Malta's premature membership of ERM II would not strengthen the island's competitiveness or make it more attractive for investment, he insisted.

The basic criteria on which such a decision should have been based was economic development, including living standards compared to the other European countries, as well as other present and future economic growth indicators.

Dr Mangion claimed that the manipulation of figures had led to the government's deficit reduction target for 2004 - particularly because of one-off revenue and postponement of payments.

Furthermore, while the Maastricht criteria laid down that government debt should not exceed 60 per cent of GDP, the debt had climbed to 75 per cent last year, an increase of three per cent over 2003 when the convergence plan had only projected an increase of 0.6 per cent.

So when is the right time to join the ERM II mechanism?

"When there's a rhythm of growth and the economy is revived," was Dr Mangion's quick reply.

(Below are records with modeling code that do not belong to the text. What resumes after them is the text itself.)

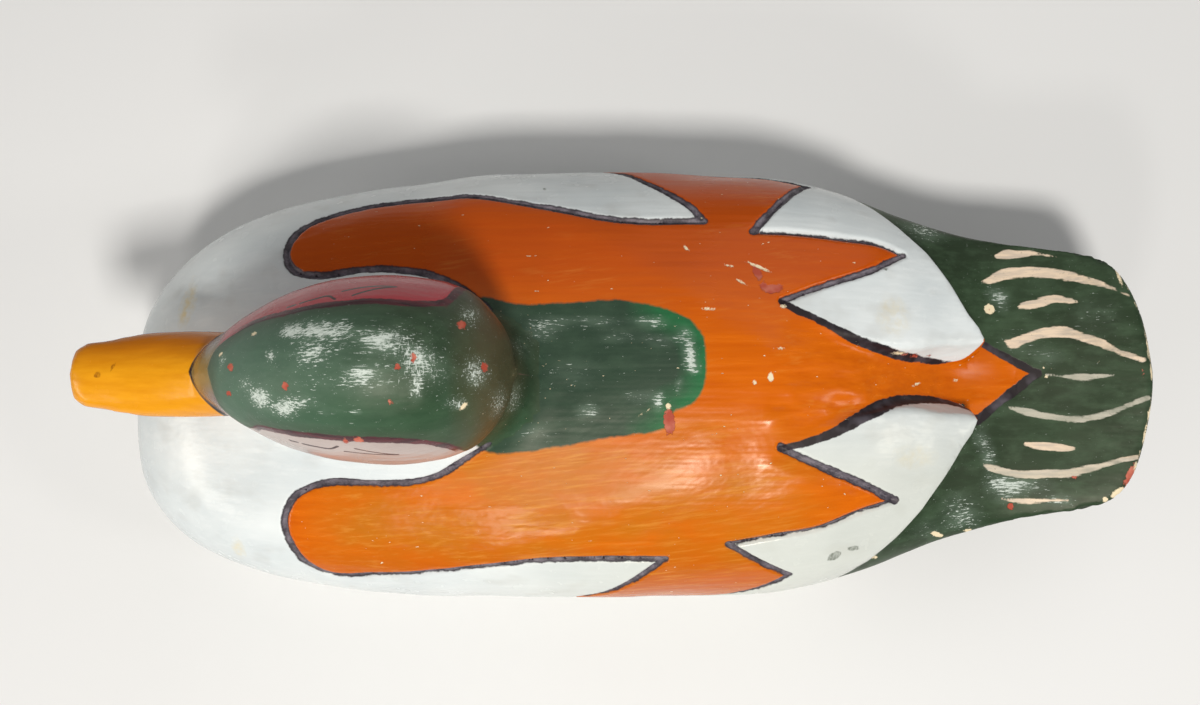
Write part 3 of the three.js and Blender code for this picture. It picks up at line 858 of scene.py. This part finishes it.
def on_top(spots):
    """Each spot with the point of the surface straight above it."""
    rows = [(spot, base) for base, group in spots.items() for spot in group]
    start = np.array([(*spot[:2], base) for spot, base in rows], float)
    middle = (rump_top(start[:, 0]) + belly(start[:, 0])) / 2
    start[:, 2] = np.where(start[:, 0] > THIN_TAIL, middle, start[:, 2])
    found = meet_surface(duck_field, start, UP, 70)
    return [(spot, place) for (spot, _), place in zip(rows, found)]


def spot_distance(points, spots):
    """Signed distance to the nearest spot, negative in it."""
    best = np.full(len(points), FAR)
    for (_, _, half_length, half_width, degrees), place in on_top(spots):
        offset = points - place
        cosine, sine = math.cos(math.radians(degrees)), math.sin(math.radians(degrees))
        along = (offset[:, 0] * cosine + offset[:, 1] * sine) / half_length
        across = (offset[:, 1] * cosine - offset[:, 0] * sine) / half_width
        up = offset[:, 2] / (half_width + 3)
        far = (np.sqrt(along ** 2 + across ** 2 + up ** 2) - 1) * min(half_length, half_width)
        best = np.minimum(best, far)
    return best


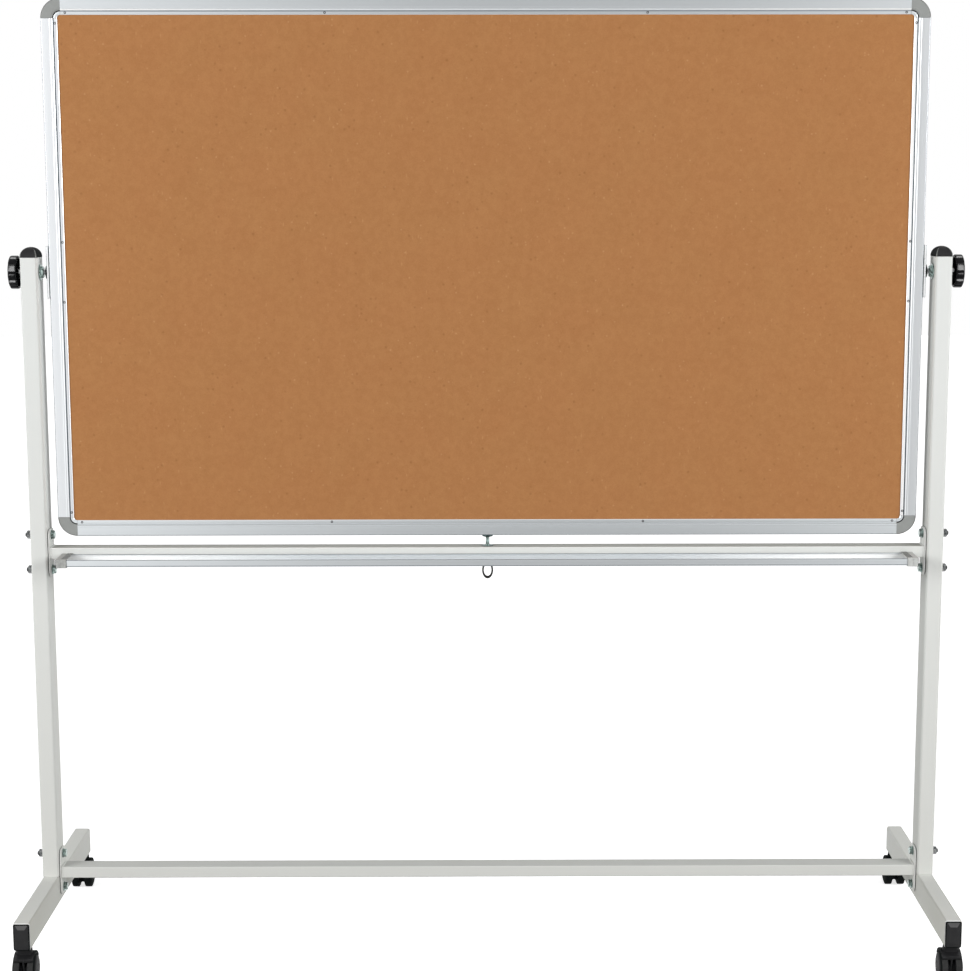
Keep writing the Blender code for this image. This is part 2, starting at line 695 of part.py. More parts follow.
def tray_section():
    """Outline of the tray as (forwards, up) from its lower back edge, with rolled beads."""
    bead = TRAY_BEAD / 2
    back = [(0, 0)]
    for degrees in TRAY_BEAD_ANGLES:
        angle = math.radians(degrees)
        back.append((bead + bead * math.cos(angle), TRAY_LIP_HEIGHT - bead + bead * math.sin(angle)))
    back += [(TRAY_WALL, TRAY_LIP_HEIGHT - TRAY_BEAD), (TRAY_WALL, TRAY_WALL)]
    return back + [(TRAY_DEPTH - forwards, up) for forwards, up in reversed(back)]


def tray_cap(side):
    """A moulded end for the tray, open towards the tray and along the crossbar."""
    outer = end_plate_in - TRAY_CAP_END_GAP
    inner = outer - TRAY_CAP_LENGTH
    mouth = outer - (TRAY_CAP_LENGTH - TRAY_CAP_GRIP)
    depth = TRAY_DEPTH + TOUCH_GAP + TRAY_CAP_WALL
    low = -TRAY_CAP_WALL - TOUCH_GAP
    high = TRAY_LIP_HEIGHT + TOUCH_GAP + TRAY_CAP_WALL
    chamfer = TRAY_CAP_CHAMFER
    body_outline = [(0, low), (0, high), (depth - chamfer, high), (depth, high - chamfer),
                    (depth, low)]
    body = prism([body_outline], X_AXIS, side * inner, side * outer, across=-Y_AXIS)
    pocket_outline = [(-CUT_OVERRUN, -TOUCH_GAP), (TRAY_DEPTH + TOUCH_GAP, -TOUCH_GAP),
                      (TRAY_DEPTH + TOUCH_GAP, TRAY_LIP_HEIGHT + TOUCH_GAP),
                      (-CUT_OVERRUN, TRAY_LIP_HEIGHT + TOUCH_GAP)]
    pocket = prism([pocket_outline], X_AXIS, side * (inner - CUT_OVERRUN), side * mouth,
                   across=-Y_AXIS)
    return combine("tray_cap", body, cut=(pocket,))


def pin_collar_low():
    """Height of the underside of the pin's collar, on the spring, from the crossbar's middle."""
    coil_height = SPRING_TURNS * spring_pitch() + 2 * SPRING_WIRE_RADIUS
    return -BAR_HEIGHT / 2 + BAR_WALL + 2 * SPRING_SEAT_GAP + coil_height


def spring_pitch():
    """Rise of each turn of the pressed spring."""
    return 2 * SPRING_WIRE_RADIUS + RUN_GAP


def lock_pin():
    """The sliding pin: nose, stem, spring collar, and a flat tang with the ring's eye."""
    nose = catch_gap_place()
    collar_low = pin_collar_low()
    eye = -BAR_HEIGHT / 2 - EYE_DROP
    low = eye - EYE_RADIUS - EYE_MARGIN
    stem = lathe([
        (0, nose),
        (PIN_RADIUS - PIN_NOSE, nose),
        (PIN_RADIUS, nose - PIN_NOSE),
        (PIN_RADIUS, collar_low + COLLAR_THICKNESS),
        (COLLAR_RADIUS, collar_low + COLLAR_THICKNESS),
        (COLLAR_RADIUS, collar_low),
        (PIN_RADIUS, collar_low),
        (PIN_RADIUS, low + PIN_NOSE),
        (PIN_RADIUS - PIN_NOSE, low),
        (0, low),
    ], Z_AXIS, sides=16)
    tang_top = eye + EYE_RADIUS + EYE_MARGIN
    trims = []
    for side in (-1, 1):
        flat = rounded_rectangle(PIN_RADIUS, 4 * PIN_RADIUS, EYE_RADIUS / 4, steps=1,
                                 centre=(side * (TANG_THICKNESS + PIN_RADIUS) / 2, 0))
        trims.append(prism([flat], Z_AXIS, low - CUT_OVERRUN, tang_top))
    hole = rod(EYE_RADIUS, X_AXIS, -TANG_THICKNESS, TANG_THICKNESS, 12, offset=Z_AXIS * eye)
    return combine("lock_pin", stem, cut=trims + [hole])


def catch_gap_place():
    """Height of the pin's nose when it is drawn down, from the crossbar's middle."""
    flange_face = BAR_HEIGHT / 2 + BAR_BELOW_BOARD - TOUCH_GAP - CATCH_FLANGE_THICKNESS
    return flange_face - PIN_REST_GAP


def guide_bush():
    """The flanged bush that guides the pin through the crossbar's upper wall."""
    bore = PIN_RADIUS + TOUCH_GAP
    seat = BAR_HEIGHT / 2 + TOUCH_GAP
    sleeve_low = BAR_HEIGHT / 2 - BAR_WALL
    return lathe([
        (bore, sleeve_low),
        (GUIDE_SLEEVE_RADIUS, sleeve_low),
        (GUIDE_SLEEVE_RADIUS, seat),
        (GUIDE_FLANGE_RADIUS, seat),
        (GUIDE_FLANGE_RADIUS, seat + GUIDE_FLANGE_THICKNESS),
        (bore, seat + GUIDE_FLANGE_THICKNESS),
    ], Z_AXIS, sides=16, closed=True)


def spring_points():
    """The pressed spring's centre line, from the crossbar's middle."""
    low = -BAR_HEIGHT / 2 + BAR_WALL + SPRING_SEAT_GAP + SPRING_WIRE_RADIUS
    points = []
    for i in range(SPRING_TURNS * SPRING_POINTS + 1):
        angle = math.tau * i / SPRING_POINTS
        points.append(Vector((SPRING_COIL_RADIUS * math.cos(angle),
                              SPRING_COIL_RADIUS * math.sin(angle),
                              low + spring_pitch() * i / SPRING_POINTS)))
    return points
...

Economist Edward Scicluna said that like all things in life there were risks on either side of the decision.

"The government used its political prerogative and decided to join now. Since it was finally a political decision I would be extremely surprised if the subject would not be discussed at the political level too and disagreements stated as usual in no uncertain terms."

Prof. Scicluna said Malta should adopt the euro only when it is "100 per cent economically prepared" for such an important permanent bond.

"We should ensure, for our own sake, that this period is truly as short as possible. But that in turn depends on how quickly we manage a revival of our anaemic economy."

Speaking during a news conference last week, Central Bank governor Michael Bonello said Malta's application to the ERM II formed part of a logic governing the single European market, which promoted the freedom of movement of persons, goods and capital, together with a strong integration of monetary and financial systems.

"In matters like these there is no black and white. But when we evaluated the situation, we concluded that a small open economy like Malta should reduce its vulnerability and form part of a monetary union as early as possible."